Certamente il teatro, da sempre presente nella sua vita, ha giocato un ruolo importante nella costruzione di questa sua dimensione fisica, corporale, tattile. Il romanzo Isolina, tra quelli inclusi nel Meridiano, ha una struttura che richiama con precisione la scrittura drammaturgica: «Si apre una porta. Due piedi calzati di camoscio avanzano con un leggero rumore di foglie schiacciate. Due belle gambe chiuse in una maglia color ocra avanzano nel buio della sala coperta di ragnatele». 
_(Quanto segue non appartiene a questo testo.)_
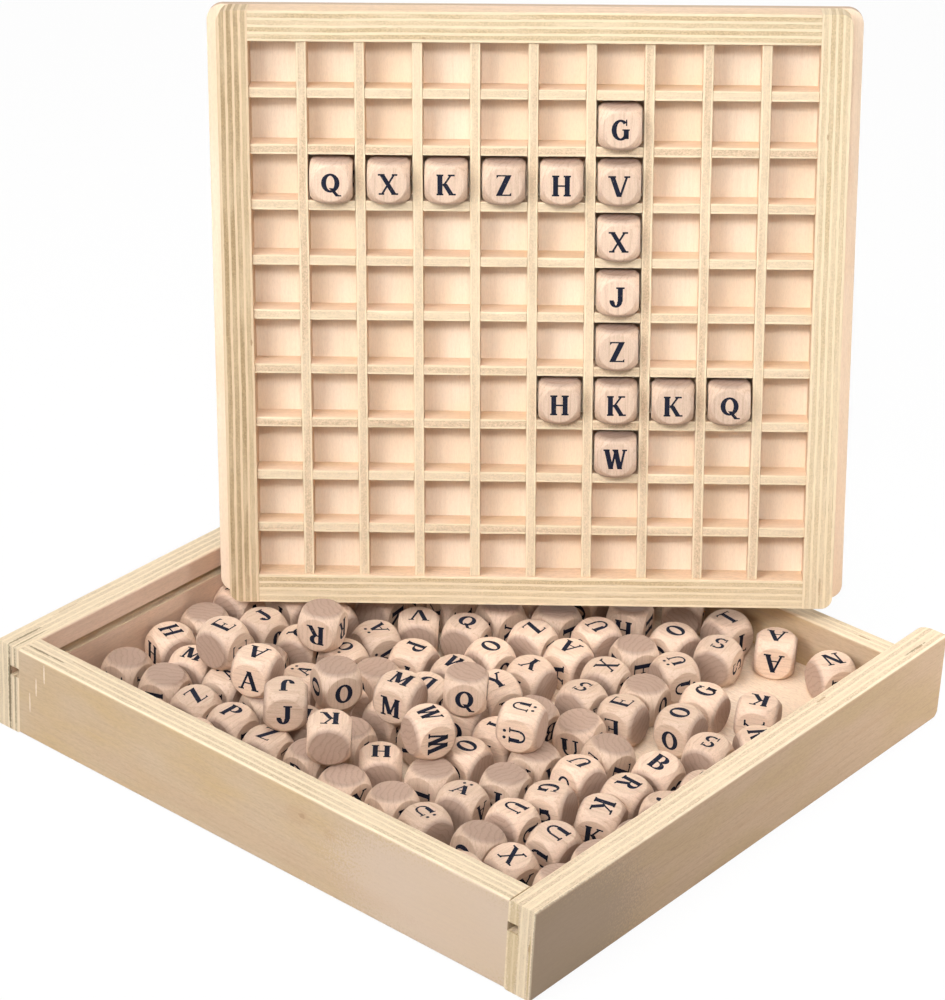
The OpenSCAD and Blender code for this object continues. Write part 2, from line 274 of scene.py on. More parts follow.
def plywood(name, origin, along, across, thick_axis, thickness, plies, looks, seed, long_share=0.62,
            streak=1.0, marks=()):
    """Plies stacked along thick_axis from origin. The two broad faces show the outer veneer, whose grain
    runs along `along`. All axes are unit vectors of the row frame. long_share is how thick a ply along the
    grain is against one across it, and streak how strong the veneer's grain is."""
    t = Tree(name)
    coords = t.node("ShaderNodeTexCoord", {}, output="Object")
    normal = t.node("ShaderNodeTexCoord", {}, output="Normal")
    place = t.node("ShaderNodeVectorMath", {0: coords, 1: tuple(origin)}, operation="SUBTRACT")
    run = t.math("MULTIPLY", t.dot(place, along), 1000.0)
    side = t.math("MULTIPLY", t.dot(place, across), 1000.0)
    deep = t.math("MULTIPLY", t.dot(place, thick_axis), 1000.0)
    edge = edge_plies(t, run, side, deep, thickness, plies, looks, long_share, seed)
    veneer, height = face_veneer(t, run, side, deep, looks, streak, seed)
    facing = t.math("ABSOLUTE", t.dot(normal, thick_axis))
    colour = t.mix(t.steps(facing, EDGE_FACING, VENEER_FACING), edge, veneer)
    colour = marked(t, colour, run, side, deep, marks)
    return t.surface(colour, PLY_ROUGH, t.bump(height, 0.15, GRAIN_DEEP))


X, Y, Z = (1, 0, 0), (0, 1, 0), (0, 0, 1)

# How near two points are joined and how wide an arris is, in millimetres, and from what angle, in degrees
WELD_WITHIN = 0.01
ARRIS = 0.25
ARRIS_FROM = 35


def wear(node, material):
    """Gives a CAD node its material, and softens its arrises a little."""
    piece = NODES[node]
    piece.data.materials.clear()
    piece.data.materials.append(material)
    weld = piece.modifiers.new("weld", "WELD")
    weld.merge_threshold = WELD_WITHIN * MM
    soft = piece.modifiers.new("arris", "BEVEL")
    soft.width = ARRIS * MM
    soft.segments = 2
    soft.limit_method = "ANGLE"
    soft.angle_limit = math.radians(ARRIS_FROM)
    soft.harden_normals = False


def corner(node, pick):
    """A corner of a node's box: pick says low (0) or high (1) for each axis."""
    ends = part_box(node)
    return tuple(ends[p][i] for i, p in enumerate(pick))


# Colours of marks, one of which is painted shade
DARK_PLY = (0.14, 0.10, 0.045)
KNOT = (0.36, 0.22, 0.12)
FAINT = (0.50, 0.32, 0.19)
PALE = (0.86, 0.76, 0.62)
ROSY = (0.65, 0.51, 0.40)
# painted shade: the colour that darkens the near long wall towards its near corner
PAINTED_SHADE = (0.36, 0.265, 0.19)
SMEAR = (0.50, 0.36, 0.16)

NEAR_MARKS = [
    ((179.5, BOX_H, 8.4), (3.6, 1.5, 0.55), KNOT, 0.75),
    ((235.0, BOX_H, 3.3), (8.0, 1.5, 0.5), DARK_PLY, 0.7),
    ((237.0, BOX_H, 2.9), (3.0, 1.5, 0.5), KNOT, 0.8),
    ((0.0, 18.0, 9.0), (1.0, 26.0, 3.0), SMEAR, 0.42),
    ((0.0, 21.0, 2.0), (1.0, 2.6, 0.5), KNOT, 0.8),
    ((0.0, 14.0, 1.7), (1.0, 16.0, 0.4), SMEAR, 0.6),
    # painted shade: the near long wall darker towards the near corner
    ((0.0, 14.0, 0.0), (70.0, 34.0, 1.0), PAINTED_SHADE, 0.7),
    ((150.0, 14.0, 0.0), (60.0, 2.2, 1.0), FAINT, 0.18),
    ((205.0, 19.0, 0.0), (30.0, 1.8, 1.0), FAINT, 0.22),
]
FAR_MARKS = [
    ((9.0, BOX_H, 5.6), (11.0, 1.5, 0.6), DARK_PLY, 0.75),
    ((8.5, BOX_H, 2.6), (10.0, 1.5, 0.45), DARK_PLY, 0.6),
    ((0.0, 18.0, 5.0), (1.2, 22.0, 0.8), DARK_PLY, 0.8),
    ((0.0, 18.0, 2.0), (1.2, 22.0, 0.55), DARK_PLY, 0.55),
    ((34.0, BOX_H, 8.7), (9.0, 1.5, 0.4), KNOT, 0.5),
    ((0.0, 26.0, 2.4), (1.5, 3.0, 2.4), KNOT, 0.45),
]
END_MARKS = [
    ((228.5, BOX_H, 4.8), (6.5, 1.5, 0.6), DARK_PLY, 0.75),
    ((219.5, BOX_H, 4.9), (5.0, 1.5, 0.5), DARK_PLY, 0.65),
    ((207.0, BOX_H, 7.8), (8.0, 1.5, 0.4), KNOT, 0.4),
    ((95.0, 27.0, 0.0), (7.0, 4.5, 1.0), FAINT, 0.3),
    ((93.0, 27.6, 0.0), (1.8, 1.2, 1.0), KNOT, 0.45),
    ((80.0, 25.3, 0.0), (3.4, 2.8, 1.0), FAINT, 0.35),
    ((221.2, 31.0, 0.0), (0.45, 4.6, 1.0), PALE, 0.75),
    ((225.5, 24.0, 0.0), (0.45, 4.6, 1.0), PALE, 0.7),
    ((229.0, 16.0, 0.0), (0.45, 5.0, 1.0), PALE, 0.6),
    ((24.0, 18.0, 0.0), (62.0, 26.0, 1.0), ROSY, 0.7),
    ((120.0, 8.0, 0.0), (90.0, 6.0, 1.0), FAINT, 0.2),
]
LOW_MARKS = [((22.0, 24.0, 4.2), (3.4, 1.5, 0.6), KNOT, 0.7)]
WALL_STREAK = 0.6
# Each wall's long and thick axes, thickness, plies, colours, seed and marks
WALLS = {
    # the near long wall wears colours with painted shade, the far long wall colours with painted light
    "near_long_wall": (X, Y, WALL_T, 9, SHADED_NEAR_WALL, 1.0, NEAR_MARKS),
    "far_long_wall": (X, Y, WALL_T, 9, LIT_FAR_WALL, 21.0, FAR_MARKS),
    "full_end_wall": (Y, X, WALL_T, 9, WALL, 42.0, END_MARKS),
    "low_end_wall": (Y, X, LOW_WALL_T, 7, WALL, 63.0, LOW_MARKS),
}
for name, (long_axis, thick_axis, thickness, plies, looks, seed, marks) in WALLS.items():
    wear(name, plywood(name + "_ply", corner(name, (0, 0, 0)), long_axis, Z, thick_axis, thickness, plies,
                       looks, seed, streak=WALL_STREAK, marks=marks))
wear("floor_panel", plywood("floor_ply", corner("floor_panel", (0, 0, 0)), Y, X, Z, FLOOR_T, 3, PANEL, 84.0))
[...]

Il teatro per lei è stato, inoltre, il cardine dell’impegno femminista. Impegno declinato in un modo tutto personale: intelligente, colto, ironico. Maria Stuarda, Clitennestra, Charlotte Corday, Santa Caterina da Siena sono solo alcuni dei personaggi a cui Maraini ha dato corpo e non soltanto parole. Ed è importante qui ricordare che la scrittrice ha guidato esperienze di teatro popolare, come quello di Centocelle, alla fine degli anni Sessanta.
Ma non è tutto. L’avvicendarsi continuo di vita, teatro e scrittura (e forse anche il sorriso bellissimo che comincia dagli occhi) ha fatto di Dacia Maraini una singolare figura di «intellettuale familiare». È quella che si lancia in una battaglia per difendere un villaggio disabitato. È quella che interviene per ricordare che tutti hanno diritto a un poco di compagnia. È quella che si appassiona alla storia di una anonima ragazza di paese e magari la trasforma in un romanzo. È quella che premia i giovani autori, che scrive lettere piene di incoraggiamento a giovani critiche letterarie, che organizza serate culturali nel borgo abruzzese che ha eletto come dimora dell’anima. 
Insomma, parafrasando Chimamanda Ngozi Adichie, «dovremmo essere tutti Maraini». E, sì, certamente anche lei sarebbe d’accordo con il titolo originale: Dovremmo essere tutti femministi.